The officials who spoke would not discuss the particulars of the case. They did agree to discuss the various cross-pressures that the administration finds itself facing.

One is that many Obama administration legal experts believe that the privilege was recklessly abused during the past six years in particular, and that its application became political or punitive. To that end, Holder directed his staff to review all current assertions of privilege -- a review that won't be completed for several more weeks.  It may very well be noted that foreign policy concerns aren't state secrets, and it shouldn't matter in a U.S. court of law whether Jordan's King would be politically inconvenienced, or whether, even the United States should have the ability to decide what constitutes a state secret in a case where people were tortured.

The state secrets privilege has been bureaucratically calcified to an extent that worries many experts, with the Department of Justice making the decision about what's harmful more and more often, and the CIA and other intelligence agencies having less of a say.   There is evidence that the privilege has always been used in this way, but that the Bush Administration's invocations were subject to more (legitimate) watchdogging from the press and outside interests. Some Obama administration officials believe that the privilege's assertion is legitimate, but that the Supreme Court, in the case which gave rise to the privilege, was much too deferential to the government.

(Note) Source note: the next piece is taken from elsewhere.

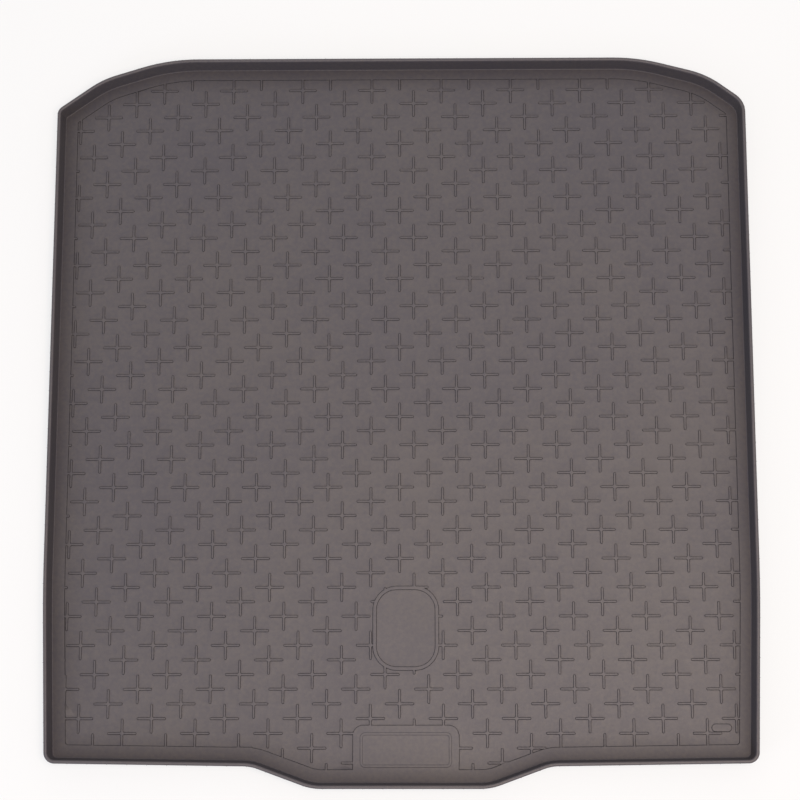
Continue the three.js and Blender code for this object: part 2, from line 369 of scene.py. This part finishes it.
def cross_line(distance):
    """The closed line at a distance round a cross that stands at the origin."""
    reach = ARM_REACH - ARM_HALF_WIDTH
    corner = ARM_HALF_WIDTH + ARM_FILLET
    quarter = []
    for angle in np.linspace(-math.pi / 2, math.pi / 2, TIP_POINTS):
        radius = ARM_HALF_WIDTH + distance
        quarter.append((reach + radius * math.cos(angle), radius * math.sin(angle)))
    for angle in np.linspace(-math.pi / 2, -math.pi, FILLET_STEPS + 1):
        radius = ARM_FILLET - distance
        quarter.append((corner + radius * math.cos(angle), corner + radius * math.sin(angle)))
    return np.vstack([turned(quarter, turn * math.pi / 2) for turn in range(4)])


def box_line(place, size, radius, distance, steps):
    """The closed line at a distance round a rounded rectangle."""
    spoke = radius + distance
    line = []
    for turn in range(4):
        side = size if turn % 2 == 0 else size[::-1]
        for angle in np.linspace(0, math.pi / 2, steps + 1):
            x = side[0] / 2 - radius + spoke * math.cos(angle)
            y = side[1] / 2 - radius + spoke * math.sin(angle)
            line.append(turned((x, y), turn * math.pi / 2))
    return np.array(line) + place


def cross_places():
    """The centres of all crosses of which at least a tip reaches the field."""
    steps = range(-LATTICE_REACH, LATTICE_REACH + 1)
    places = [(2 * a - b, a + 2 * b) for a in steps for b in steps]
    centres = np.array(places) * GRID + CROSS_PLACE
    return centres[line_distance(centres, border_line) < ARM_REACH]


centres = cross_places()
print("the line round each of the", len(centres), "crosses has", len(cross_line(0)), "points")

# %% [markdown]
# ## Crosses cut off by a frame
#
# A cross that meets a frame loses the part of its lines that would lie under the frame. The cut
# end of such a line is found by halving: the point that is still in the open is moved towards the
# covered one until the two meet. Where a straight line crosses a round one could also be worked
# out exactly, but halving needs only the distances and serves every frame alike.

# %% Straight edges of all the lines
ROOT = 1.5  # a cross's lines run this far into a frame before they stop
HALVINGS = 16
PANEL_STEPS = 8  # edges in each round corner
PULL_STEPS = 12
PLATE_STEPS = 6


def closed(line):
    """The straight edges of a closed line, as pairs of points."""
    return np.stack([line, np.roll(line, -1, 0)], 1)


def in_the_open(points):
    """True where a line of the crosses still shows."""
    pull = box_distance(points, PULL_PLACE, PULL_SIZE, PULL_RADIUS)
    return (frames_distance(points) > -ROOT) & (pull > -PULL_LINE / 2)


def clipped(edges, is_open):
    """The edges without what lies in the closed part of the plan."""
    open_start, open_end = is_open(edges[:, 0]), is_open(edges[:, 1])
    mixed = open_start != open_end
    kept = np.where(open_start[:, None], edges[:, 0], edges[:, 1])[mixed]
    covered = np.where(open_start[:, None], edges[:, 1], edges[:, 0])[mixed]
    last = kept
    for _ in range(HALVINGS):
        middle = (last + covered) / 2
        still_open = is_open(middle)[:, None]
        last = np.where(still_open, middle, last)
        covered = np.where(still_open, covered, middle)
    return np.concatenate([edges[open_start & open_end], np.stack([kept, last], 1)])


def frame_edges(distance):
    """Edges of the border, the ring, the plate and the panel with its frame line."""
    inside_ring = -PULL_LINE - distance
    inside_frame = -FRAME_LINE - distance
    panel = closed(box_line(PANEL_PLACE, PANEL_SIZE, PANEL_RADIUS, distance, PANEL_STEPS))
    return [
        closed(border_at(-distance)),
        closed(box_line(PULL_PLACE, PULL_SIZE, PULL_RADIUS, distance, PULL_STEPS)),
        closed(box_line(PULL_PLACE, PULL_SIZE, PULL_RADIUS, inside_ring, PULL_STEPS)),
        closed(box_line(PLATE_PLACE, PLATE_SIZE, PLATE_RADIUS, distance, PLATE_STEPS)),
        closed(box_line(FRAME_PLACE, FRAME_SIZE, FRAME_RADIUS, distance, PLATE_STEPS)),
        closed(box_line(FRAME_PLACE, FRAME_SIZE, FRAME_RADIUS, inside_frame, PLATE_STEPS)),
        clipped(panel, lambda points: -line_distance(points, border_line) > -ROOT),
    ]


def cross_edges(centres, distance):
    """Edges round all the crosses, cut where a frame covers them."""
    around = closed(cross_line(distance))
    every = (centres[:, None, None] + around).reshape(-1, 2, 2)
    return clipped(every, in_the_open)


domain = rim_line(fillet_start)
edges = [closed(domain)]
for level in LEVELS:
    edges += frame_edges(level)
    edges.append(cross_edges(centres, level))
edges = np.concatenate(edges)
print("all the lines together have", len(edges), "edges")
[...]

One problem: the glut of cases courts are dealing with force the administration's hand. "Courts are not going to allow them to have as much time to think through the policies," said Robert Chesney, a University of Texas authority on national security law.

Retracting the privilege in this case might subject the government to a host of claims that it cannot fight; it makes sense that the administration wants to manage how it handles the issue of accountability.

Then there are the secrets themselves.

Public documents in the case cite the cooperation with the U.S. of Pakistan and Morocco, but the government has hinted that a trial would necessitate the release of information that bears on many other countries as well, countries which may have signed classified security arrangements with the United States, and countries who don't torture but would retract their intelligence cooperation if its nature was to be publicly disclosed.

Similarly, though the Obama administration has promised to stop rendering prisoners to countries that torture, Obama might well wish to keep up intelligence cooperation on other matters; if a country like Jordan, which is known to have taken rendered prisoners and known to have cooperated on a secret basis with the U.S. on many other activities, decides that their internal political risk is too great, they may withdraw cooperation altogether. A new administration needs to be very careful about the signals it sends.

"These new officials at DOJ, because of their own past arguments, deserve the benefit of the doubt," said Ken Gude, a national security law specialist at the left-leaning Center for American Progress. "I can't imagine that the magic wand has risen over them in the two weeks they've been office, so that they'll say, 'we were wrong, and the Bush Administration was right.'"

"I completely agree with the decision," said William Weaver, a professor at the Unviersity of Texas at El Paso and a long-time critic of the privilege. "You can't unring the bell. Once this stuff is out and it's been released, then it's over." 

The senior administration official said that the decision should not be interpreted as a definitive administration statement on accountability for the Bush Administration, or even for the five Mohamed detainees who were tortured.

"We all recognize that it's a very complex and sensitive dynamic, but whatever the answer, discovery in a piece of private litigation is not it. It might be the [Sen. Pat Leahy] truth commission idea, a DOJ truth commission, or even investigations run by the Justice Department. There will be a national clearing of the air," the official said.

"Whether people like it or not, it is going to take us some time to figure us out." a senior administration official said.

A Justice spokesman declined to comment; a spokesperson for Leahy, who came out in favor of a truth and reconcilliation commission yesterday, said that her boss would have no comment on the Jeppesen case.